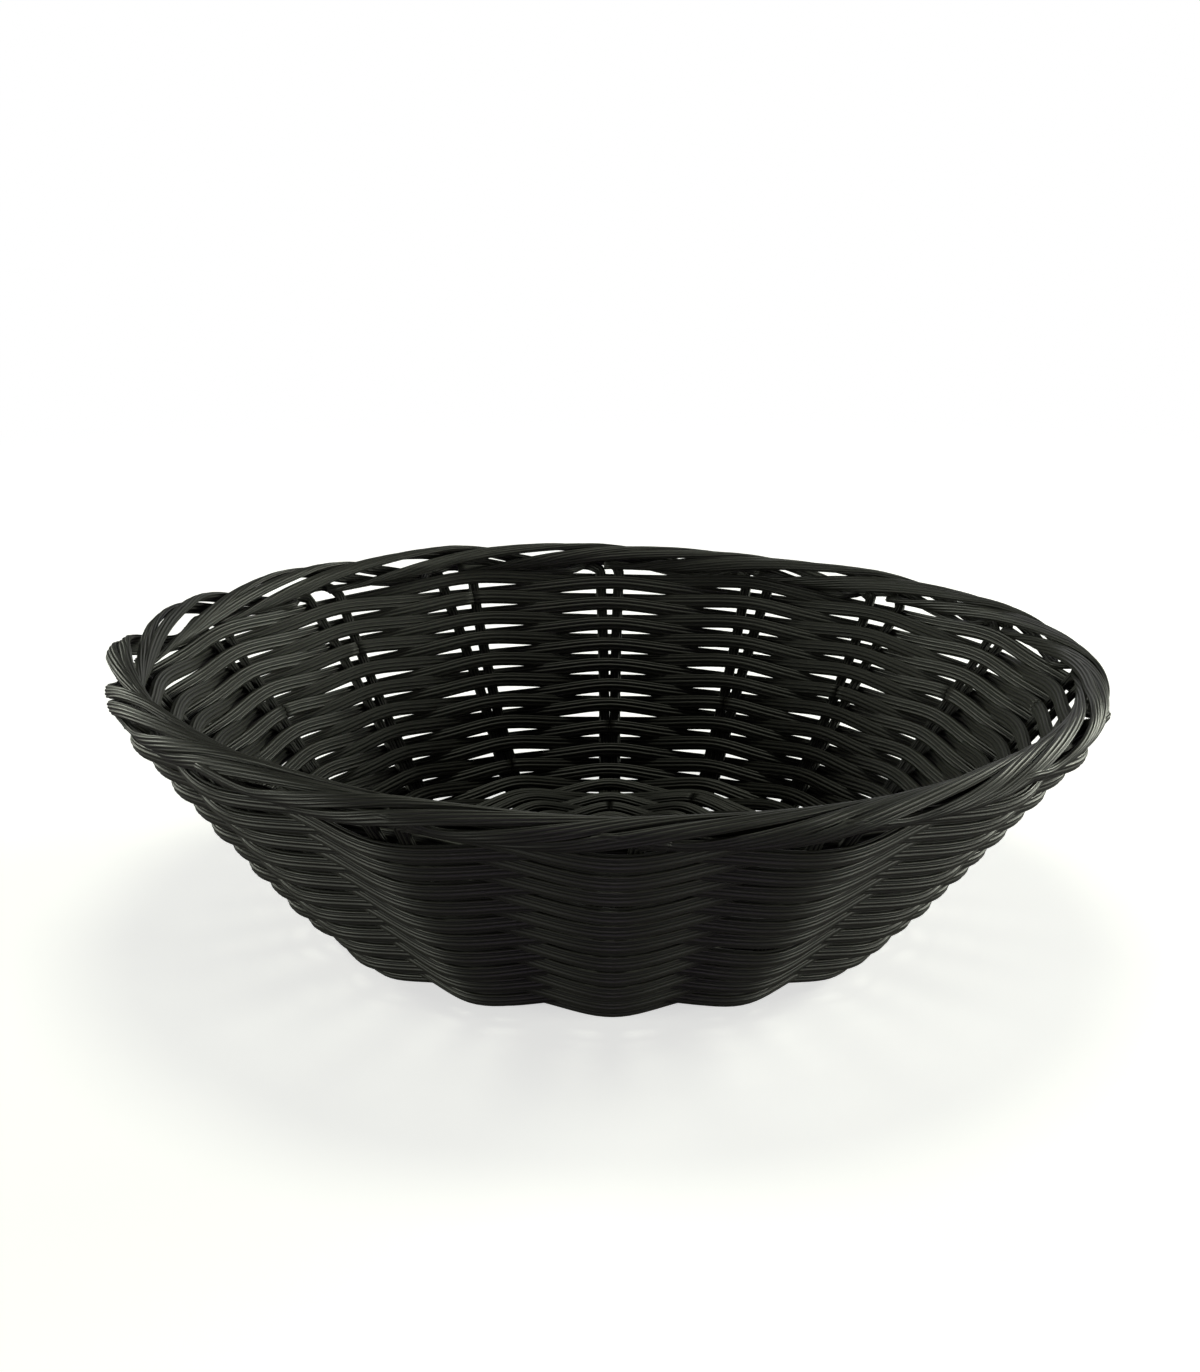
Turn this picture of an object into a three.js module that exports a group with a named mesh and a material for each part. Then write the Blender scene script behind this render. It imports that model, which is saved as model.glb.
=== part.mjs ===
// Round woven fruit basket: canes crossed in the base, turned up as stakes and
// laid down into a rolled border, with strands woven in and out between them.
// Millimetres, +Z up, origin on the table under the middle of the base.
import * as THREE from 'three';

// Driving dimensions
const rimDiameter = 250;          // outside of the border
const basketHeight = 70;          // table to the top of the border
const stakeCount = 16;            // pairs of canes standing in the wall
const baseFlatRadius = 70;        // where the base starts to turn up
const turnUpRadius = 12;          // bend between base and wall
const wallAngle = THREE.MathUtils.degToRad(52); // wall above the table
const caneWidth = 2.8;            // flat cane of the stakes
const caneThickness = 1.6;
const weaverThickness = 1.4;      // strand of the rows
const touchGap = 0.3;             // air between pieces that touch

// Weaving rows, placed by the distance from the middle measured over the surface
const baseRowCount = 11;
const baseRowStart = 24.2;
const baseRowPitch = 4.06;
const wallRowCount = 23;
const wallRowStart = 68.6;
const wallRowPitch = 3.47;
const rowSideGap = 0.45;          // between neighbouring rows

// The crossing in the middle of the base: four pairs over four pairs
const pairsInGroup = stakeCount / 4;
const crossPitch = caneWidth + 0.45;
const crossReach = 14;            // canes run side by side this far out
const spokeStart = 22;            // from here each pair lies on its own radius

// The two canes of a pair drift apart towards the rim
const pairSpreadAtSpoke = 1.65;   // half of the distance between their middles
const pairSpreadAtRim = 3.4;
const stakeTop = 146;             // distance over the surface where they bend

// The rolled border is a hollow rope of the canes' own ends
const ropeRadius = 4.2;
const ropeStart = THREE.MathUtils.degToRad(-78);
const ropeTurn = THREE.MathUtils.degToRad(108);     // round the rope, per stake
const ropePairAngle = THREE.MathUtils.degToRad(24); // either side of the pair
const borderLength = 2.7;         // stake spacings before the cut end
const borderStep = 0.3;

// Worked out from these
const stakeStep = 2 * Math.PI / stakeCount;
const weaveOffset = (caneThickness + weaverThickness) / 2 + touchGap;
const surfaceLow = weaveOffset + weaverThickness / 2;
const turnUpLength = turnUpRadius * wallAngle;
const ropeCentreRadius = rimDiameter / 2 - ropeRadius - caneThickness / 2;
const ropeCentreHeight = basketHeight - ropeRadius - caneThickness / 2;

const strandColour = { stake: 0x1e201a, wall: 0x1b1c18, base: 0x191a17 };

function strandMaterial(colour, roughness) {
  return new THREE.MeshStandardMaterial({ color: colour, roughness, metalness: 0 });
}

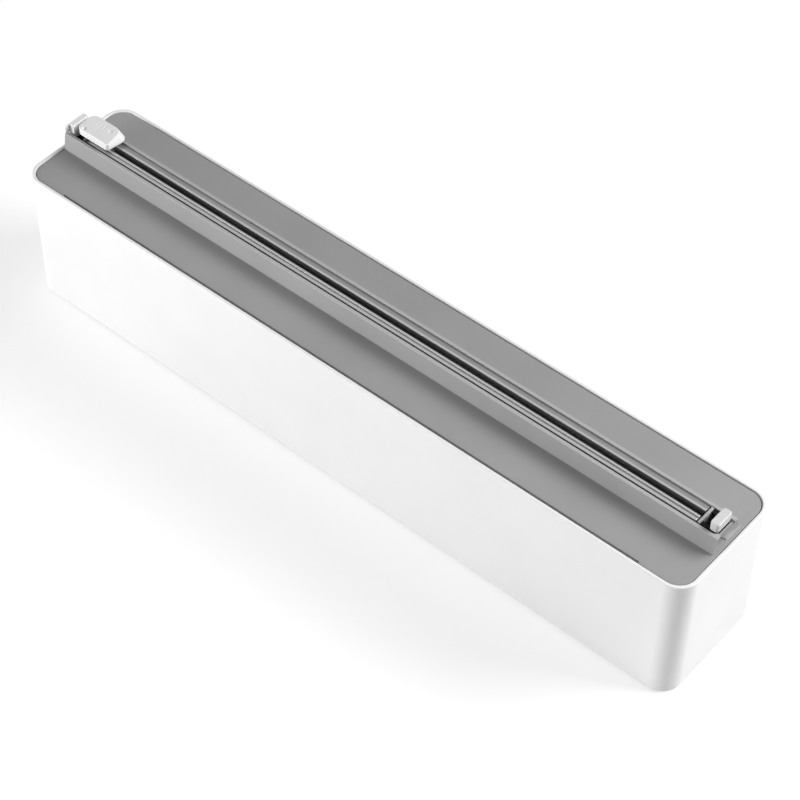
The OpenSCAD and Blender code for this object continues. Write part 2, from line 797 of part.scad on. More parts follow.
****************************************
◆ DESCRIPTION OF THE TASK: Verbatim output is expected for the lines from the start of the data to the line in which "import * as THREE from 'three';" appears, both included.

◆ RESULT:
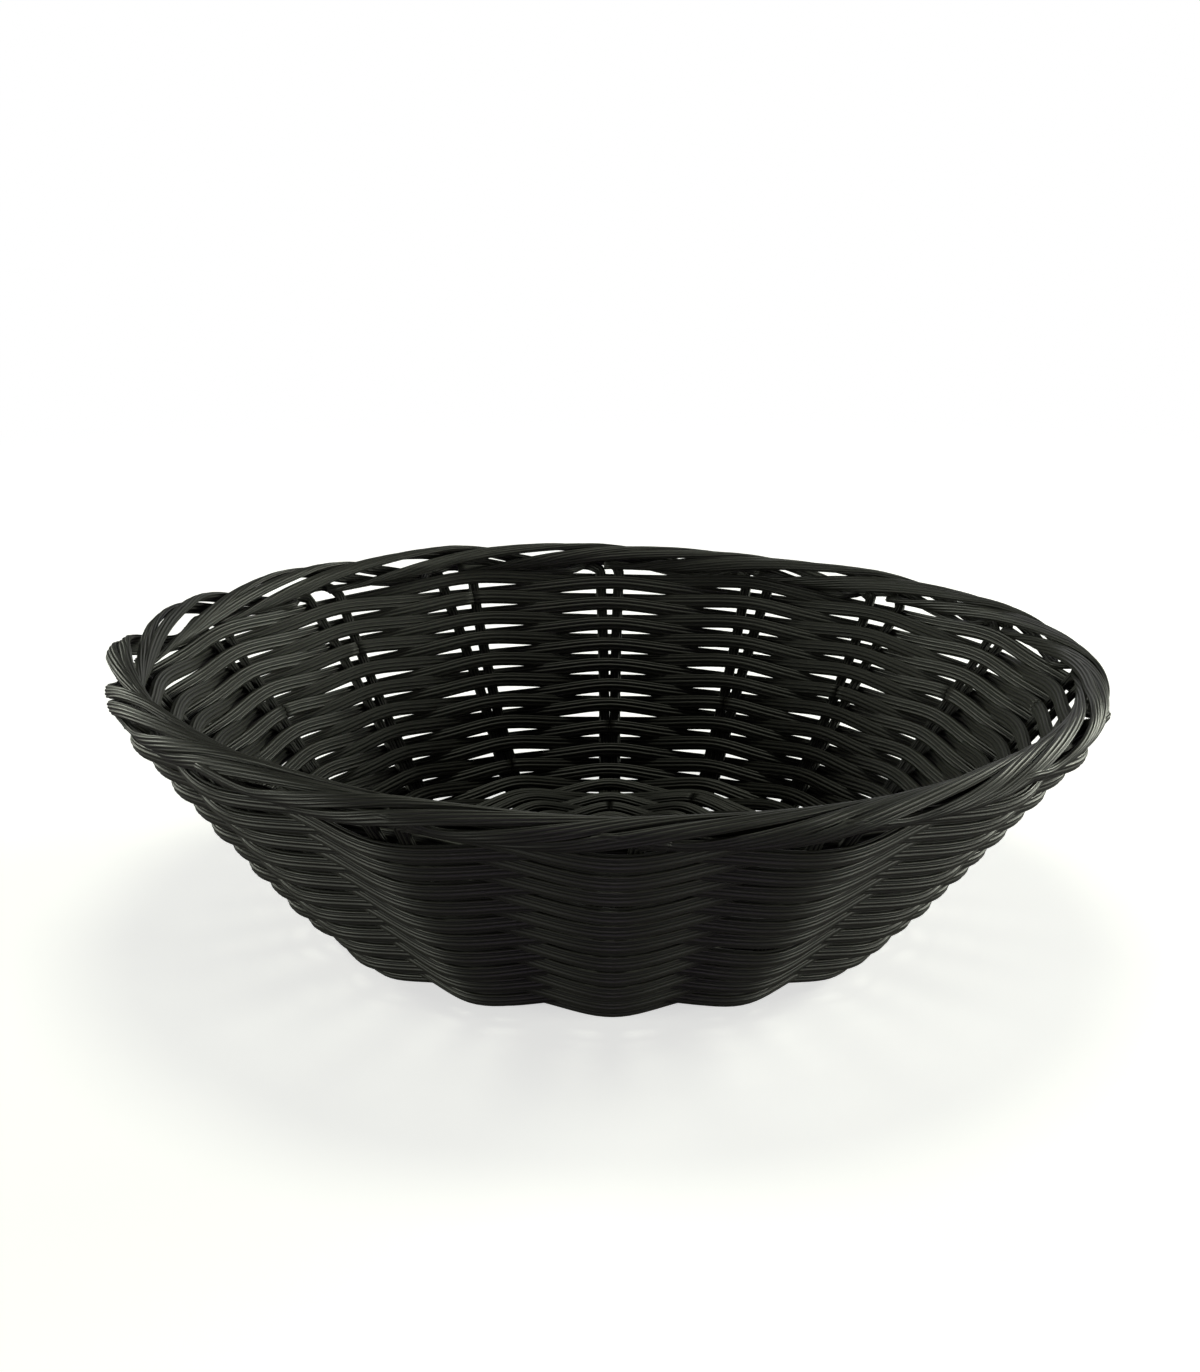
Turn this picture of an object into a three.js module that exports a group with a named mesh and a material for each part. Then write the Blender scene script behind this render. It imports that model, which is saved as model.glb.
=== part.mjs ===
// Round woven fruit basket: canes crossed in the base, turned up as stakes and
// laid down into a rolled border, with strands woven in and out between them.
// Millimetres, +Z up, origin on the table under the middle of the base.
import * as THREE from 'three';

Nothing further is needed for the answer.